Continuing the driving theme from last week, I looked into the connectivity of roads in the UK.

You may have heard of Six Degrees of Kevin Bacon, a game where you try to get from any film actor to Kevin Bacon in six steps or less by going through actors who have been in a film together.

The game suggests that there is an actor at the “centre” of the movies - someone who has had a long and varied career, and is most closely connected to all other actors. It’s not actually Kevin Bacon, and in fact the actor at the centre changes, since new movies are made all the time. There’s a good discussion of who is at the centre of the “Hollywood universe” on Wikipedia.

My idea was to treat the UK’s network of motorways, A roads, and B roads as a graph and to try and find its “centre” using the same techniques as those used to find the centre of the movie universe.

The A1, which connects London to Edinburgh, is the road at the “centre” of the UK’s road network. The image shows all the roads that share a junction with the A1.

The A1

(The interactive version allows you to hover to see each road’s connections.)
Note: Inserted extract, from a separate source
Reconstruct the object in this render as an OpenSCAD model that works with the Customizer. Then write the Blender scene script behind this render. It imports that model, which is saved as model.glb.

In this analogy, the graph’s nodes are roads, and its edges are made up of connections between roads - that is, whenever two roads meet at a junction. (So roads are “actors”, and junctions are “films” in the movie analogy.)

Note that this graph is exactly the opposite of the way we usually think of road networks, where nodes are junctions and edges are roads. It also discards geography in the sense that the spatial order or layout of junctions are irrelevant: all that matters is if two roads meet somewhere. We can use this graph to find the minimum number of roads we need to travel on to get from one road to another - this is not the shortest path in terms of distance however!

If we look simply at the number of connections (junctions) each road has, we find that the A1 is not actually the most connected road in the UK:

A6: 172
A38: 150
A1: 132
A5: 130
A40: 125
...

However, this doesn’t take into account roads that act as “hubs” to connect roads from different parts of the network to each others. For that, there are various “centrality” measures, including betweenness centrality and closeness centrality. On these two measures, the A1 scores the highest, and for this reason can be said to be at the centre of the UK road network.

I won’t explain what these measures mean here, for that I highly recommend Who is the Centre of the Movie Universe? by Rhyd Lewis, which also has Python code that I used to base my analysis on.

Visualization type: network graph

Data source: OS Open Roads (GeoPackage, 888 MB, compressed)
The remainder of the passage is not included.